When we as students are handed an assignment, we usually don't ever entertain the possibly that it will be viewed by anyone other than our professor or perhaps some poor overworked grad student. For Mia Morgan and 19 other former University students, however, this couldn't be further from the truth. Their 2005 documentary Rising Up, created with the help of their professors Bill Reifenberger and William Thomas, recently debuted on national television to thousands of viewers all over the country.
A collaboration between the students of a history seminar taught by Thomas and a media studies course taught by Reifenberger, Rising Up details the struggles of African-Americans during the Civil Rights era across the south, specifically in Virginia. The film was created in just 16 weeks.

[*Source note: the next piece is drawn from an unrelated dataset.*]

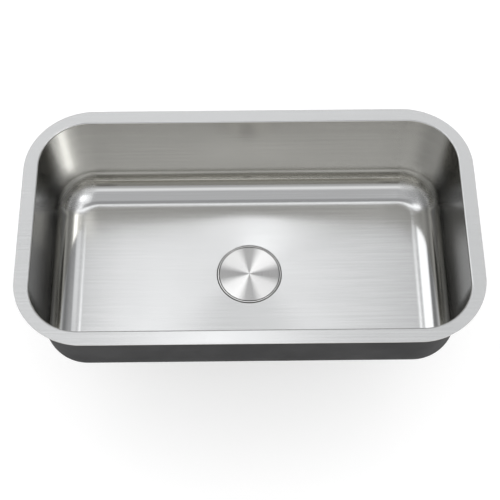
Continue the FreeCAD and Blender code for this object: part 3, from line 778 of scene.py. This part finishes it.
# the cross under the stopper: seen from its middle, the outline is an arm's end or side, or the hub's circle
def makeStrainerGuide(v):
    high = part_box("strainer_body")[1].z
    side, end = math.asin(v["arm"] / 2 / v["hub"]), math.atan(v["arm"] / 2 / v["reach"])
    quarter = np.concatenate([[-side, -end, end], np.linspace(side, math.pi / 2 - side, v["hubSteps"])[:-1]])
    arm = np.minimum(v["reach"] / np.cos(quarter), v["arm"] / 2 / np.maximum(np.abs(np.sin(quarter)), tiny))
    radius = np.tile(np.maximum(arm, v["hub"]), 4)
    angles = (quarter + np.arange(4)[:, None] * math.pi / 2).reshape(-1)
    top, bottom = high - v["top"], high - v["bottom"]
    rows = [(v["hole"], bottom), (v["hole"], top), (radius, top), (radius, bottom)]
    return outlinePiece("strainerGuide", angles, rows)


ringShapes = {
    "flange_gasket": {"bore": 0.0469, "edge": 0.0003, "finish": "black_rubber"},
    "sink_gasket": {"bore": 0.0451, "edge": 0.0008, "finish": "black_rubber"},
    "friction_ring": {"bore": 0.0451, "edge": 0.0002, "finish": "pressed_fibre"},
    "tailpiece_washer": {"bore": 0.0175, "edge": 0.0003, "finish": "white_plastic"},
    "hub_seal_ring": {"bore": 0.00306, "edge": 0.0004, "finish": "black_rubber"},
    "stopper_backing": {"bore": 0.003, "edge": 0.0003, "finish": "polished_steel"},
}


# a ring between its bore and the frame's radius and heights
def makeRing(node, v, edgeSteps=5):
    radius, low, high = turnedBox(node)
    bend = (v["edge"], edgeSteps)
    corners = [(v["bore"], low, *bend), (radius, low, *bend), (radius, high, *bend), (v["bore"], high, *bend)]
    return turnedPiece(spoken(node), corners)


locknutShape = {
    "bore": 0.0437, "wall": 0.0502, "collar": 0.0532, "collarHeight": 0.0035, "lugs": 6, "lugHalf": 0.006,
    "lugReach": 0.0582, "lugBend": 0.002, "edge": 0.0004, "flatSteps": 4, "bendSteps": 8, "arcSteps": 8,
}


# seen from its middle the locknut's outline is a lug, as one of the rounded bars across the middle that
# pairs of lugs make, or the wall or collar where that reaches further; angles gather where a lug turns
def makeLocknut(v):
    low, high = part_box("locknut")
    flat = math.atan((v["lugHalf"] - v["lugBend"]) / v["lugReach"])
    bend = math.atan(v["lugHalf"] / (v["lugReach"] - v["lugBend"]))
    atCollar, atWall = math.asin(v["lugHalf"] / v["collar"]), math.asin(v["lugHalf"] / v["wall"])
    sector = math.pi / v["lugs"]
    half = np.concatenate([np.linspace(0, flat, v["flatSteps"]), np.linspace(flat, bend, v["bendSteps"])[1:],
                           [atCollar], np.linspace(atWall, sector, v["arcSteps"])])
    whole = np.concatenate([-half[:0:-1], half[:-1]])
    angles = (whole + np.arange(v["lugs"])[:, None] * 2 * sector).reshape(-1)
    bars = []
    for bar in range(v["lugs"] // 2):
        turned = angles - bar * 2 * sector
        ways = np.stack([np.cos(turned), np.sin(turned)], axis=-1)
        bars.append(outlineReach(np.array([v["lugReach"], v["lugHalf"]]), v["lugBend"], 0 * ways, ways))
    lug = np.max(bars, axis=0)
    wall, collar = np.maximum(lug, v["wall"]), np.maximum(lug, v["collar"])
    step = high.z - v["collarHeight"]
    rows = [(v["bore"], low.z), (v["bore"], high.z), (collar, high.z),
            (collar, step), (wall, step), (wall, low.z)]
    return softEdges(outlinePiece("locknut", angles, rows), v["edge"])


hexShapes = {
    "coupling_nut": {"flats": 0.056, "bevel": 0.00433, "edge": 0.0004, "bore": 0.024, "lipBore": 0.02005,
                     "lip": 0.003},
    "stopper_nut": {"flats": 0.010, "bevel": 0.0007, "edge": 0.0001, "bore": 0.003, "lipBore": 0.003,
                    "lip": 0.001},
}


# a six-sided nut: the flats stand at their distance over the cosine of the angle from the flat's middle,
# and the bevel cuts them off at half the height that they reach beyond its circle
def makeHexNut(node, v, steps=96):
    low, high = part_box(node)
    offset = np.linspace(-math.pi / 6, math.pi / 6, steps // 6 + 1)[:-1]
    angles = (offset + np.arange(6)[:, None] * math.pi / 3 + math.pi / 6).reshape(-1)
    flats = np.tile(v["flats"] / 2 / np.cos(offset), 6)
    circle = v["flats"] / 2 / math.cos(math.pi / 6) - v["bevel"]
    cut = np.maximum(flats - circle, 0) / 2
    seat = low.z + v["lip"]
    face = np.minimum(flats, circle)
    rows = [(v["bore"], seat), (v["bore"], high.z), (face, high.z), (flats, high.z - cut),
            (flats, low.z + cut), (face, low.z), (v["lipBore"], low.z), (v["lipBore"], seat)]
    return softEdges(outlinePiece(spoken(node), angles, rows), v["edge"])


tailpieceShape = {
    "tube": 0.01905, "wall": 0.001, "flange": 0.0015, "edge": (0.0003, 4), "mouthSteps": 6, "steps": 160,
}


# a tube with a flange at the top, whose mouth is rounded by half the wall
def makeTailpiece(v):
    radius, low, high = turnedBox("tailpiece")
    bore = v["tube"] - v["wall"]
    under = high - v["flange"]
    bend = v["edge"]
    return turnedPiece("tailpiece", [
        (bore, high, v["wall"] / 2, v["mouthSteps"]), (radius, high, *bend), (radius, under, *bend),
        (v["tube"], under, *bend), (v["tube"], low, *bend), (bore, low, *bend)], v["steps"])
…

While the project got off the ground due to Professor Reifenburger's efforts in digitalizing local television news footage from the 1950s, the production was almost entirely student-driven. One of the participants was current University Law student Mia Morgan, who was chosen by Professor Thomas because of her previous research with the Virginia Center for Digital History on the Television News of the Civil Rights Era Project.

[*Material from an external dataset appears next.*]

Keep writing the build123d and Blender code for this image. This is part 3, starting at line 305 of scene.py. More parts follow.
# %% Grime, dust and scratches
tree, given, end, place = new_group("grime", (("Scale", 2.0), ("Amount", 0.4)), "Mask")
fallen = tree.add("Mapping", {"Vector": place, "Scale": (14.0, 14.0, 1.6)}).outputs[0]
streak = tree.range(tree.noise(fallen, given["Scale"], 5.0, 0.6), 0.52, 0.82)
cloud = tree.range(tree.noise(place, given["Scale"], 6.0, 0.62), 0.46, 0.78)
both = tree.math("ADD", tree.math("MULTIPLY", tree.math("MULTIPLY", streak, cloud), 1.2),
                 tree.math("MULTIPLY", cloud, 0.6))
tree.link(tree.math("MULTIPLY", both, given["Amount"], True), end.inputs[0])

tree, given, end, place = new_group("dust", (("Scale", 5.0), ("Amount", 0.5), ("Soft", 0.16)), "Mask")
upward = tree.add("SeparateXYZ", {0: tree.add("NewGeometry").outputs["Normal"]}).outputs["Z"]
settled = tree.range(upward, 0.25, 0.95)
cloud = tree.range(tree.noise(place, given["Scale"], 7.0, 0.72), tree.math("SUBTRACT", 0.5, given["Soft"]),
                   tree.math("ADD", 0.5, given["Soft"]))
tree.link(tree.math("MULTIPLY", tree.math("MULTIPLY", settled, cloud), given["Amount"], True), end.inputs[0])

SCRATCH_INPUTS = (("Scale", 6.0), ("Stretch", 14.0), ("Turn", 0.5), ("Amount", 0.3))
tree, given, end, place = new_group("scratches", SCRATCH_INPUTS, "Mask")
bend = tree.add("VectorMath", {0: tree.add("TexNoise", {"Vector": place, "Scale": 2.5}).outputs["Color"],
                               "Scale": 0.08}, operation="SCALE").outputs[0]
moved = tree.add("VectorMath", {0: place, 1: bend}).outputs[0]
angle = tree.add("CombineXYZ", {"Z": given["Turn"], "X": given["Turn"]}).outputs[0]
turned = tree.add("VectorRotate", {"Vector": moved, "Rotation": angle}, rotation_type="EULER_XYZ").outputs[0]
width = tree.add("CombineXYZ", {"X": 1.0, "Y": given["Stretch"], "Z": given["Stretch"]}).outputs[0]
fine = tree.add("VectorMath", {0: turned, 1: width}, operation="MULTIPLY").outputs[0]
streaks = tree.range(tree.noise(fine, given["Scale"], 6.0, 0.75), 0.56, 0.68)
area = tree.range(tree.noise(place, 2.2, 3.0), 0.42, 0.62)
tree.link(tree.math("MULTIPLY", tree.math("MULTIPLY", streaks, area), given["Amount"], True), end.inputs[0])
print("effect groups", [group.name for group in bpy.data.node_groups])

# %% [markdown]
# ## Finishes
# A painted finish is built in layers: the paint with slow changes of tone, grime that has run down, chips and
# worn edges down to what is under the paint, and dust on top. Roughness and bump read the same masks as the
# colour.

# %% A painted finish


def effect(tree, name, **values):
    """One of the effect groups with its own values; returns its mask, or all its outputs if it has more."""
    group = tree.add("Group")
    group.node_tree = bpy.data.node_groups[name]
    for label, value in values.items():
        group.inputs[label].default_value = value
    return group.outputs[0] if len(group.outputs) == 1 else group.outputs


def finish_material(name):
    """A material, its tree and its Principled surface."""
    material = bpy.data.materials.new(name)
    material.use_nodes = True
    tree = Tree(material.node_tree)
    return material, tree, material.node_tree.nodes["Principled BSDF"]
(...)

"The interesting and exciting part about the film from the student perspective is that it was an entirely student-driven project -- from the directing to the editing to the writing, even part of the musical score," Morgan said.

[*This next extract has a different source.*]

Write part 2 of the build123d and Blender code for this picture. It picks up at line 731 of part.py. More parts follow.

The film's creators split up their efforts into five segments, each with its own mini production team. The film showcases historical events through the lens of personal stories, particularly those of the organizers of major civil rights events. The documentary covers the South but concentrates on Virginia.
"We stuck with an over-arching theme," Morgan said. "What made people become activists? And did they even think of themselves as such?"
The film shows viewers not only the major historical events that occurred during the civil rights movement -- including Samuel W. Tucker's 1939 library sit-in, Irene Morgan's 1946 busing case before the Supreme Court, the school desegregation crisis in 1958-59, the 1960 sit-ins -- but also the individuals behind these events. The students actually managed to interview several individuals who were directly involved in the execution of these events.
"For me, this was the most powerful element of the project because people were literally telling us their life stories, exposing a very painful time in their life so that we as young people can be in a better position to understand how things were, how they are now and why we should never forget on whose shoulders we stand," Morgan said.
The footage that Thomas had been digitalizing provided rare footage of an NBC news debate between James J. Kilpatrick Jr., a leading news editor in the South and Rev. Dr. Martin Luther King, Jr. Segments like these combined with the personal interviews made up the bulk of the documentary.
While the first on-Grounds screening of the film in 2005 packed Clark Hall to capacity, the students and professors involved had no idea their project would go quite so far. Their efforts now have been shown to a much broader audience with the documentary's national television debut on PBS.
"We are all very excited . . . that the stories of everyday people who made significant sacrifices during the civil rights movement will be told," Morgan said. "Personally, I hope that it begins a dialogue both in the classroom and between families beyond those historic figures that have become iconic to the movement."
The documentary aired February 7.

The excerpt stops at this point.